A conferma dell’annata eccezionale del cinema italiano, approda al TFF, dopo essere stato presentato in prima mondiale alla Semaine de la critique del 74° Festival di Cannes, l'ennesimo gioiello nostrano, lo straordinario film d’esordio di Laura Samani, che ne firma anche il soggetto e la sceneggiatura. 

Protagonista della pellicola è il “Piccolo corpo” del titolo, appartenente ad una bambina nata morta in un'isoletta del Nord-Est durante un inverno agli inizi del ‘900 e che come tale la tradizione cattolica non reputa degna di ricevere il battesimo e il nome che ne deriva. “Se non hai un nome non esisti”, si sentirà dire più avanti nel film, ma Agata, la giovane madre della povera bimba relegata per sempre in un limbo (a detta del prete che le ha negato il battesimo), non si dà pace e, seppur straziata dal dolore e tra lo stupore del rassegnato (e invertebrato!) marito e delle anziane del paese, si fa forza e decide di intraprendere un lungo viaggio.

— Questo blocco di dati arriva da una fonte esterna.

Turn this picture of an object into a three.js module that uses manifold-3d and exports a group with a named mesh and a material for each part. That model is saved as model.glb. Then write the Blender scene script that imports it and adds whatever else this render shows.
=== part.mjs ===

Con il corpicino chiuso in una scatola di legno, si incammina verso un fantomatico santuario sulle montagne friulane (sembra che ne siano esistiti veramente lungo tutto l'arco alpino) dove secondo la superstizione locale i bambini nati morti vengono resuscitati per un istante lungo un respiro, sufficiente però a battezzarli.  

Ha inizio così un percorso ricco di insidie durante il quale la regista indugia spesso sul bel volto di Agata (interpretata da un’intensa Celeste Cescutti) rendendoci così più partecipi delle sue ansie, della sua disperazione e della sua incredibile determinazione nel portare a termine la missione che se avrà successo le permetterà di riabbracciare la sua bambina nell'Aldilà. Durante il suo tragitto sulla neve, che non aveva mai visto, la giovane donna incontra uno strano e solitario ragazzo (o ragazza?) che, come si desume dal suo nome, Lince, la neve la conosce bene e le offre il suo aiuto in cambio di metà (che si rivelerà poi una metafora stupenda) del misterioso contenuto della scatola. Scopriamo così che Lince (personaggio struggente che mi è piaciuto moltissimo) era stato ripudiato dai genitori perché “diverso” e che il viaggio per lui diventa simbolo di un percorso alla ricerca di una propria identità (al pari del “piccolo corpo”). Passando tra paesaggi bellissimi (quasi magici) e luoghi silenziosi (tra l'altro nel film, recitato in dialetto, si parla pochissimo) abitati da una società patriarcale che cerca soltanto di approfittare di loro, Agata (che non molla per un attimo il suo prezioso tesoro) e Lince si dirigono imperterrite verso l'agognata meta (stupenda la scena con richiami “danteschi” dell’attraversamento in barca del lago alpino) fino all'epilogo di una potenza emotiva devastante.